Rot, Avraham
Junior Fellow: September 2018–August 2019
Research Project: From Anxiety to Boredom: Affective Scepticism and the Process of Secularisation
This project is a study of scepticism and secularisation which highlights their graded, intersubjective, emotional, and historical nature. It puts forth the argument that secularisation is an ongoing process involving an increase of scepticism and that this process has recently found expression in a transition, only observable from a broad interdisciplinary perspective, from anxiety to boredom, from one sceptical emotion to another which is more radical. Framed as a study of comparative secularity (rather than comparative religion), this project brings the writings of Kierkegaard and Heidegger, the relationship between which has often been understood in terms of secularisation, to bear on the interpretation of Spinoza’s philosophy, which has barely been systematically analysed from a Kierkegaardian perspective and even more rarely from a Heideggerian one.
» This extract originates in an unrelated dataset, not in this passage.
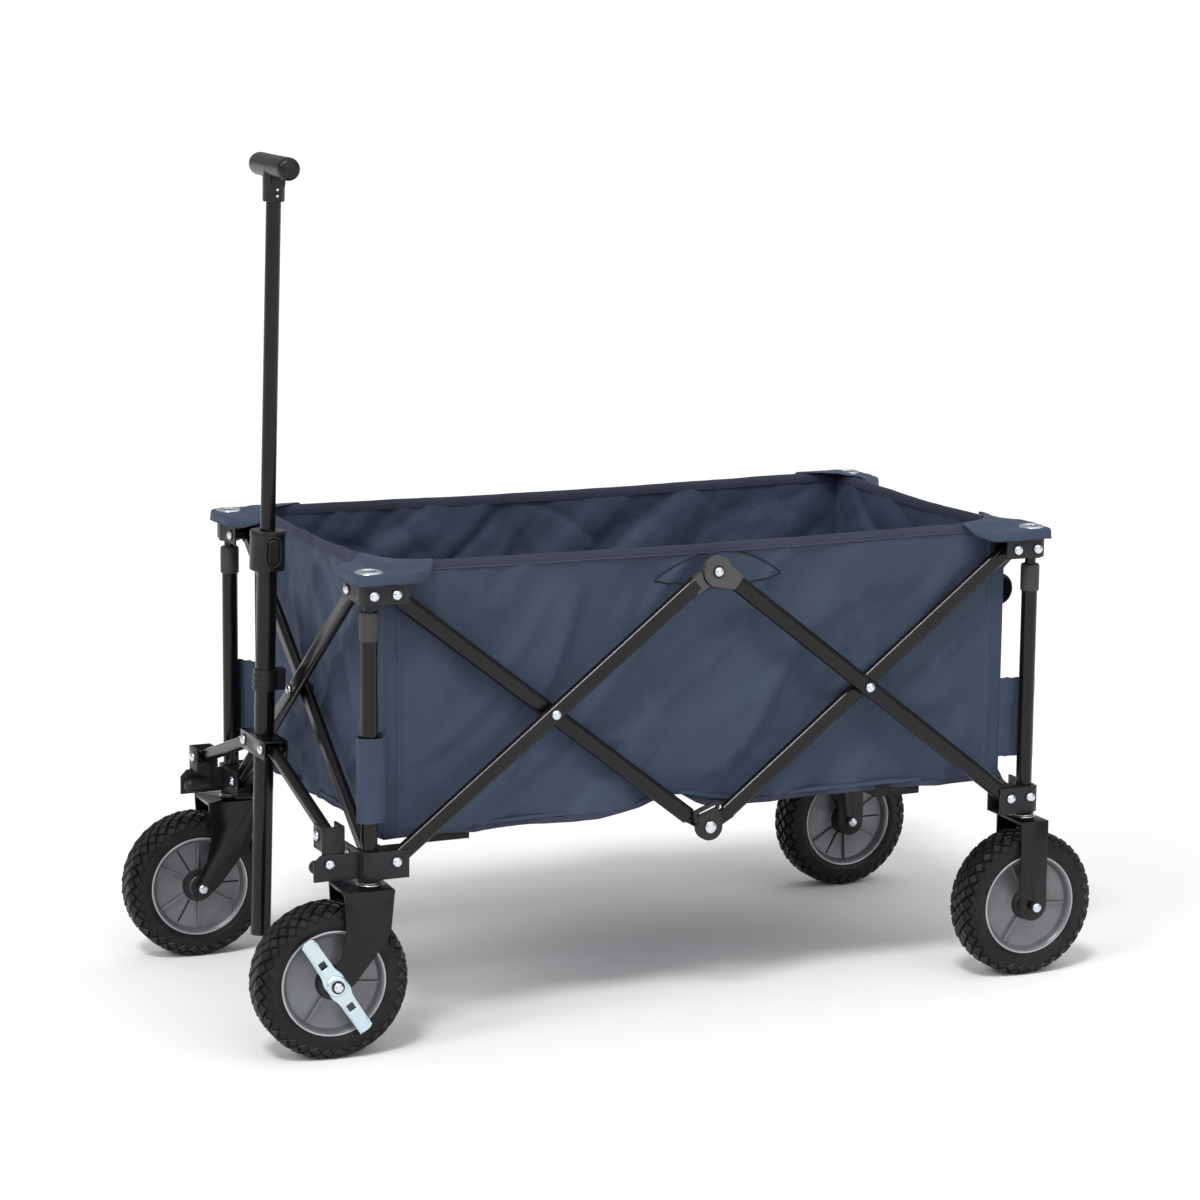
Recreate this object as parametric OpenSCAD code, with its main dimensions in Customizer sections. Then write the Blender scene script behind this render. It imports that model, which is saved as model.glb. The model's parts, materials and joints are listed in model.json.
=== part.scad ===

Bringing together the work of such apparently disparate thinkers, however, this project’s purpose is not only to contribute to the historical study of the relationship between religion and philosophy, but also to explore, in light of this comparative analysis, the theological foundations of our contemporary conceptions of emotions and mental health.
Avraham Rot has a PhD in intellectual history from Johns Hopkins University. He has been a junior visiting fellow at the Institute for Human Sciences in Vienna and a postdoctoral fellow at Johns Hopkins University and at the Freie Universität Berlin. He currently teaches philosophy and intellectual history at Johns Hopkins University and George Washington University.